A la media noche, el líder bajó la escalera de la casona a la calle, en mangas de camisa, y subió al automóvil blanco que lo esperaba, y que partió por la avenida.

De pronto, tomó el espaldar del asiento del chofer y le preguntó dónde estaban.

—En Avenida Insurgentes, Andrés Manuel —le dijo el chofer.

Pero Andrés Manuel sintió desconfianza. La avenida le parecía ajena, los faros de luz parecían parpadear. Estaré cansado, pensó. Y cerró los ojos.

Cuando los reabrió vio por su ventanilla una placita iluminada por farolas coloniales.

—¿Dónde demonios estamos? —preguntó.

Pero el chofer no estaba para responderle. Inquieto, porque percibía que la enfermedad de la desconfianza ya había anidado también en su cuerpo, bajó del auto aparcado y una taquicardia se le desató en el pecho al notar en el centro de la placita a una figura.

Era la Poniatowska, sentada en una banca, en el cono de luz de una farola, todavía en pants negros y tenis, todavía con el pelo blanco revuelto, y con la libreta abierta en una hoja todavía en blanco. Andrés Manuel se sentó a su lado. La pobre miraba al suelo avergonzada.

—¿Qué pasó? —la saludó en voz baja. —¿Ya publicaste tú una maravillosa verdad para refutar a los corruptos?

La Poniatowska lo miró.

—No sé qué decirte… —le dijo. —Escuché todo y a todos, te escuché a ti, con mucho amor, pero entre tantas verdades, no conseguí  saber cuál es la verdad verdadera.

—Ah caray —dijo Andrés Manuel.

—Como decía el jardinero de mi casa —siguió ella—, yo sólo sé que no sé nada, y estoy muy triste porque todavía no destruyes el Palacio de la Corrupción y ya parecemos vivir dentro de él.

—Entiendo —repitió él, y se frotó las manos preocupado.

—Andrés Manuel —le dijo ella—, lo siento mucho, pero…

Alargó la mano y con la yema del dedo índice le recogió del pelo blanco una mota traslúcida. Era un grano de desconfianza.

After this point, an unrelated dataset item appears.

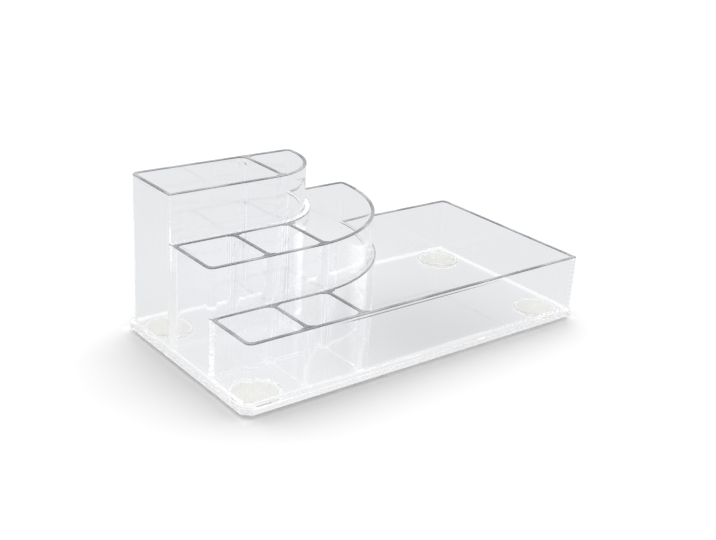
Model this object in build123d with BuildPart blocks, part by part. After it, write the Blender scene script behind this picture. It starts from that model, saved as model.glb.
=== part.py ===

Al amanecer del siguiente día, se habían disipado todas las dudas del presidente electo. Se sentía otra vez fuerte y decidido. Se lavó el cabello, mandó llamar de nueva vuelta al avispero de periodistas, salió al balcón de la casona donde despachaba, y con el cabello todavía húmedo, dijo:

—Amigos. Amigas. No tengo ninguna verdad que decirles. Como decía el jardinero de la casa de Elena Poniatowska, yo sólo sé que no sé nada, y estoy muy triste porque todavía no destruyo el Palacio de la Corrupción y ya parecemos todos vivir dentro de él.

Guardó silencio y ningún periodista movió los ojos, hasta que agregó:

—Por eso, para solucionar esto, vamos a recurrir a un método extranjero, de origen griego, me dicen, que consiste en cerrar los labios, averiguar exhaustivamente la realidad y después, no antes, decir la verdad.